[Material provided]
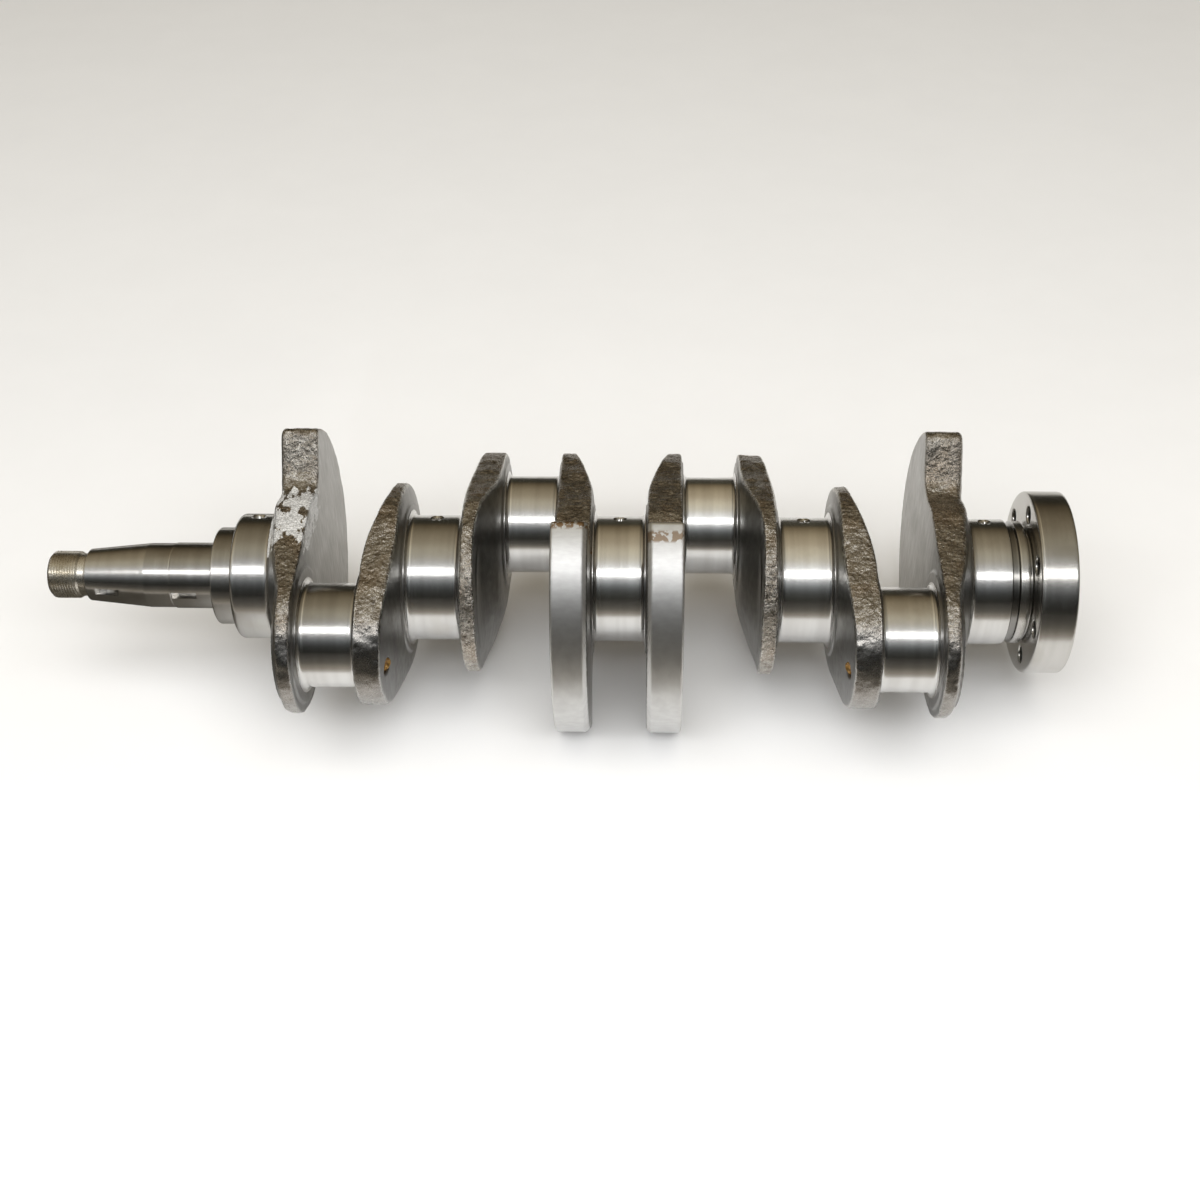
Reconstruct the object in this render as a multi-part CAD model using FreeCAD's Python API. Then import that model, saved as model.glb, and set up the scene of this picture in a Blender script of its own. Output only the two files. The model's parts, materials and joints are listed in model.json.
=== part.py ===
import FreeCAD, Part
import math
import os

# Crankshaft of an in-line four-cylinder engine with five main bearings.
#
# Frame: the origin is the centre of the flywheel face, on the rotation axis.
# +X runs from the threaded nose to the flange, so the whole shaft lies at -X.
# +Z is up. The crank throws lie in the XY plane: crankpins 1 and 4 are on the
# -Y side, crankpins 2 and 3 on the +Y side. All sizes are in millimetres.
#
# The forging is written as its functional sections, which meet face to face:
# the nose, the journals, the webs and the flange. The four oil plugs and the
# pilot bearing pressed into the flange are separate pieces.

# ---------------------------------------------------------------- journals
throw = 51.0
bore_pitch = 103.0
main_diameter = 71.0
pin_diameter = 57.0
pin_length = 31.0
end_main_length = 22.5
inner_main_length = 30.0
centre_main_length = 29.0

# -------------------------------------------------------------------- webs
end_web_width = 22.5
pad_height = 1.0
main_pad_radius = 42.0
pin_pad_radius = 37.0
plain_web_radius = 53.0
counterweight_web_radius = 48.0
pin_end_radius = 42.0
slim_pin_end_radius = 37.0
fan_half_angle = 59.0
end_fan_radius = 84.5
centre_fan_radius = 87.0
centre_fan_chamfer = 2.6
# The cheeks fall away as cones: on the main side about the main axis, and on
# the pin side of the plain webs about the pin axis. Each is a start radius,
# a fall per millimetre of radius and the greatest fall.
plain_main_bevel = (50.0, 0.15, 7.0)
plain_pin_bevel = (52.0, 0.30, 9.5)
end_main_bevel = (42.0, 0.40, 12.0)
centre_main_bevel = (50.0, 0.36, 12.0)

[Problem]
Return every line containing "FreeCAD".

[Solution for this exercise]
Reconstruct the object in this render as a multi-part CAD model using FreeCAD's Python API. Then import that model, saved as model.glb, and set up the scene of this picture in a Blender script of its own. Output only the two files. The model's parts, materials and joints are listed in model.json.
import FreeCAD, Part